[YOUR GOAL]:
Collect all lines from the listing that include the string "this".

[STORED RECORDS]:
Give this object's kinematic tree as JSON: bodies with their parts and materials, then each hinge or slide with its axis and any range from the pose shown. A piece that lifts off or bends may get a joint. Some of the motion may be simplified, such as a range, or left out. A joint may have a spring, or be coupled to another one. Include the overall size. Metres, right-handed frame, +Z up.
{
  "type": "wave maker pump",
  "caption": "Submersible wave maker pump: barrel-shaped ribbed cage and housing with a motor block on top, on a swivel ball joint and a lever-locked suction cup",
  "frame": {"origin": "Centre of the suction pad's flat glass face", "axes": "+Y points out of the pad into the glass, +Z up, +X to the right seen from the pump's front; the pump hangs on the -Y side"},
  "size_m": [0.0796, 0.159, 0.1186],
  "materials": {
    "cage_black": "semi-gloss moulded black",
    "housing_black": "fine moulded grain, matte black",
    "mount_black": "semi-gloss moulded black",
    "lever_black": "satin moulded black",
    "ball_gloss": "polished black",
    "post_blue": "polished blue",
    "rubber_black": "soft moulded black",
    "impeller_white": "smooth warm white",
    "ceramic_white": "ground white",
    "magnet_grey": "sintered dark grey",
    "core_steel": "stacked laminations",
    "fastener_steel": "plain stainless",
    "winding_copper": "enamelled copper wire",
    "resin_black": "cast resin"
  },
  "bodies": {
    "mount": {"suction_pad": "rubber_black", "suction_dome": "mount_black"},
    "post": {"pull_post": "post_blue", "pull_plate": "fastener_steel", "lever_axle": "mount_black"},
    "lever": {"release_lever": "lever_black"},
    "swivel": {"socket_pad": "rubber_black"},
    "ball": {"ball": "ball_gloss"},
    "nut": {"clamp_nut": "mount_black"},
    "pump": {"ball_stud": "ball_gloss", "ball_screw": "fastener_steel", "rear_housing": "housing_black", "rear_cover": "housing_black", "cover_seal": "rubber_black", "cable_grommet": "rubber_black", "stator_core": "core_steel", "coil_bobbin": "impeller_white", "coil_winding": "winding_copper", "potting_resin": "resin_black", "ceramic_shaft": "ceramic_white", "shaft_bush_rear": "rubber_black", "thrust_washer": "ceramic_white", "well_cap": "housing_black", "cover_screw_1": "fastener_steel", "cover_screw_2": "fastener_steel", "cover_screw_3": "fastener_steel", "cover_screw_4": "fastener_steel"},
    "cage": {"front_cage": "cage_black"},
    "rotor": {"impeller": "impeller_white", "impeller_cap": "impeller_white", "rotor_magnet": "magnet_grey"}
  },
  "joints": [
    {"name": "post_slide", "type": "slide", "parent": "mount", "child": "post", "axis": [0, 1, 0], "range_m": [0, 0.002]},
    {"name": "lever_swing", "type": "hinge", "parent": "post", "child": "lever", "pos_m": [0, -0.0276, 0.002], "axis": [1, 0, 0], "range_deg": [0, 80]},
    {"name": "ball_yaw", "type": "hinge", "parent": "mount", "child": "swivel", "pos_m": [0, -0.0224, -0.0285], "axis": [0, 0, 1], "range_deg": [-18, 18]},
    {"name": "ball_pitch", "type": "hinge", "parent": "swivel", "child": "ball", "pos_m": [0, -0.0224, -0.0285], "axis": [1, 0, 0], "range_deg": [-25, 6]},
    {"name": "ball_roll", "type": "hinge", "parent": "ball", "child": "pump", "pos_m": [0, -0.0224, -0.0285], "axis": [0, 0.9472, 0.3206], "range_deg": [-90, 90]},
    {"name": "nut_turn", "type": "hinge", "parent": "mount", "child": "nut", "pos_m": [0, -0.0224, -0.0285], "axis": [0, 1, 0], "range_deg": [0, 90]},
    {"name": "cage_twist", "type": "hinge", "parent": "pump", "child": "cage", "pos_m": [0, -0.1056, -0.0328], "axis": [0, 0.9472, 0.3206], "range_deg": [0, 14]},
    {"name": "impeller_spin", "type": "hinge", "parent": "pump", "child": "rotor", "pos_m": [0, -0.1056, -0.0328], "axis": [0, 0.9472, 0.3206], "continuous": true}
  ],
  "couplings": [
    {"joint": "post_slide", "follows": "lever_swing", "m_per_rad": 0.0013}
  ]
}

==

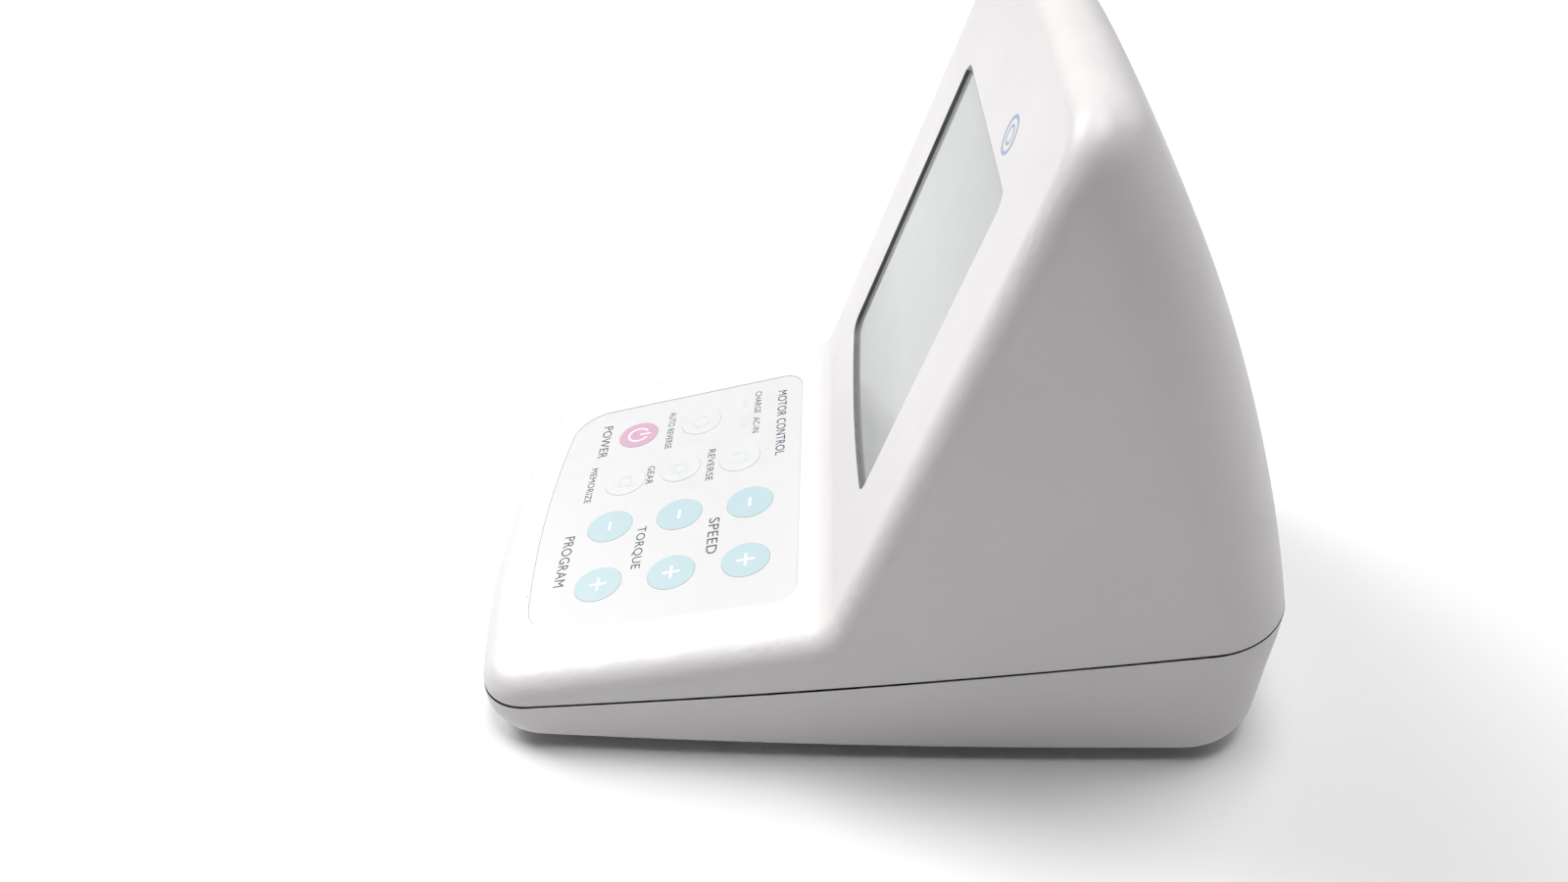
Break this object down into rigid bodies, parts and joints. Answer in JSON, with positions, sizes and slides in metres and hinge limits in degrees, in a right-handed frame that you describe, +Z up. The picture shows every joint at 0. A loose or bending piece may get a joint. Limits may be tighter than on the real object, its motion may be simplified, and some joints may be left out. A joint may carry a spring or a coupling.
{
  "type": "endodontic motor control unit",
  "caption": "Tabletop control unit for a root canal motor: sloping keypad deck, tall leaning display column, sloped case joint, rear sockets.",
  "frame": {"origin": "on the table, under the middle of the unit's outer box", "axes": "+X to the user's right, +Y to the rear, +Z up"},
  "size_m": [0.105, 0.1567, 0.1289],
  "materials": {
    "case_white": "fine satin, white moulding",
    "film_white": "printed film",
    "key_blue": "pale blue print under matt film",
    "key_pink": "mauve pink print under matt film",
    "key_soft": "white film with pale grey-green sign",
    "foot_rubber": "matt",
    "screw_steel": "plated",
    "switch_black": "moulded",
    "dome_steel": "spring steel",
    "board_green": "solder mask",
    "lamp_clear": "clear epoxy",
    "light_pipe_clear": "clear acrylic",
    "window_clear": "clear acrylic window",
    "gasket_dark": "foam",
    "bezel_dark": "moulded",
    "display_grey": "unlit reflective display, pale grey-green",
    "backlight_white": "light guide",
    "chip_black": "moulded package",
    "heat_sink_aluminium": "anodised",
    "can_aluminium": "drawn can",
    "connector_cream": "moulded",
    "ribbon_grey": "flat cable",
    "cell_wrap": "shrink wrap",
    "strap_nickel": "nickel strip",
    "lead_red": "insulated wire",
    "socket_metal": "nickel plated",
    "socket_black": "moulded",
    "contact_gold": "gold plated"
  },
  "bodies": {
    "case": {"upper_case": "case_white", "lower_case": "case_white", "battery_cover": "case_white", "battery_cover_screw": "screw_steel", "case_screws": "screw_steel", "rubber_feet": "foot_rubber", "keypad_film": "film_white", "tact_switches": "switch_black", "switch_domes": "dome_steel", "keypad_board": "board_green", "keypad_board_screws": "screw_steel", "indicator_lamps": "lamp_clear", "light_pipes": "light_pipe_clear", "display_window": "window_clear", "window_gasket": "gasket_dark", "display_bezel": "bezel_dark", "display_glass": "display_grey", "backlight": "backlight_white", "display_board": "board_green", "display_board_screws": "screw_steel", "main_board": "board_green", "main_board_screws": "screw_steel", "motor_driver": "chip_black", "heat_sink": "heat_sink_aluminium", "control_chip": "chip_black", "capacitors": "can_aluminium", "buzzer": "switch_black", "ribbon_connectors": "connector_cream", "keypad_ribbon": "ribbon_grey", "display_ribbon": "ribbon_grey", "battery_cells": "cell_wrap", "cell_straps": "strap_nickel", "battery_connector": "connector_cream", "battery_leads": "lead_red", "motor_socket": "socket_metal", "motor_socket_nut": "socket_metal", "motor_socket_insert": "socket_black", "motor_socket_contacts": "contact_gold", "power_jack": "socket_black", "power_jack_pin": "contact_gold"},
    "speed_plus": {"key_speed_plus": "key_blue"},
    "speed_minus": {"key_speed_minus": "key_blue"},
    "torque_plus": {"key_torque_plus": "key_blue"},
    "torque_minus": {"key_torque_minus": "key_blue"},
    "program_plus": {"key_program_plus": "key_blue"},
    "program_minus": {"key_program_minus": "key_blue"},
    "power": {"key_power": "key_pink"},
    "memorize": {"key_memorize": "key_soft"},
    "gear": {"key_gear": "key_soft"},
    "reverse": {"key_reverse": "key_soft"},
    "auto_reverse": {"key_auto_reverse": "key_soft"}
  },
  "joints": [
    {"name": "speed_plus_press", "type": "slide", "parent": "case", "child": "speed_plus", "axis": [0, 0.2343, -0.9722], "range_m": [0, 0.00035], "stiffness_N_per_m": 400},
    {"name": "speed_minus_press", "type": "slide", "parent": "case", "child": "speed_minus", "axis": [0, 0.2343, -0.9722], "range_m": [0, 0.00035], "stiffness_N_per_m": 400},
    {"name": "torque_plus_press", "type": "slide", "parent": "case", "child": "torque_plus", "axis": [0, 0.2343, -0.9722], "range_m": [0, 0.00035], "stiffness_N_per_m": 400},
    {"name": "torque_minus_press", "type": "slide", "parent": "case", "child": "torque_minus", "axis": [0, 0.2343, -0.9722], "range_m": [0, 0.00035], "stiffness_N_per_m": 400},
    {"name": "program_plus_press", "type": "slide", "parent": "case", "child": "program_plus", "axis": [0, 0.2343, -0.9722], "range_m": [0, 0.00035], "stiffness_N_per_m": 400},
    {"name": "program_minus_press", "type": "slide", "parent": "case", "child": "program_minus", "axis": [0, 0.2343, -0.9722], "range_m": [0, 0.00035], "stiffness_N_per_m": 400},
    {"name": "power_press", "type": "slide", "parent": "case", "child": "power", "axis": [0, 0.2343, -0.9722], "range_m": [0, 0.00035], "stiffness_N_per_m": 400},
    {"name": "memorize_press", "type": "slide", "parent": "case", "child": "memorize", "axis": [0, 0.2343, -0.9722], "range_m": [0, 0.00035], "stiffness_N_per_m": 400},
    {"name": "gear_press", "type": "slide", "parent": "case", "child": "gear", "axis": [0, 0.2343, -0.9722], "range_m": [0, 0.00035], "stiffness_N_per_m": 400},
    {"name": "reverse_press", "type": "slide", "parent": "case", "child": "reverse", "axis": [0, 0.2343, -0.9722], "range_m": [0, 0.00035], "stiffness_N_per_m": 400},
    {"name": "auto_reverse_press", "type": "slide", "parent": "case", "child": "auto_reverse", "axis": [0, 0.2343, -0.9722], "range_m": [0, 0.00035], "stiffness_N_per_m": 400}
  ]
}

[EXPECTED OUTPUT]:
Give this object's kinematic tree as JSON: bodies with their parts and materials, then each hinge or slide with its axis and any range from the pose shown. A piece that lifts off or bends may get a joint. Some of the motion may be simplified, such as a range, or left out. A joint may have a spring, or be coupled to another one. Include the overall size. Metres, right-handed frame, +Z up.
Break this object down into rigid bodies, parts and joints. Answer in JSON, with positions, sizes and slides in metres and hinge limits in degrees, in a right-handed frame that you describe, +Z up. The picture shows every joint at 0. A loose or bending piece may get a joint. Limits may be tighter than on the real object, its motion may be simplified, and some joints may be left out. A joint may carry a spring or a coupling.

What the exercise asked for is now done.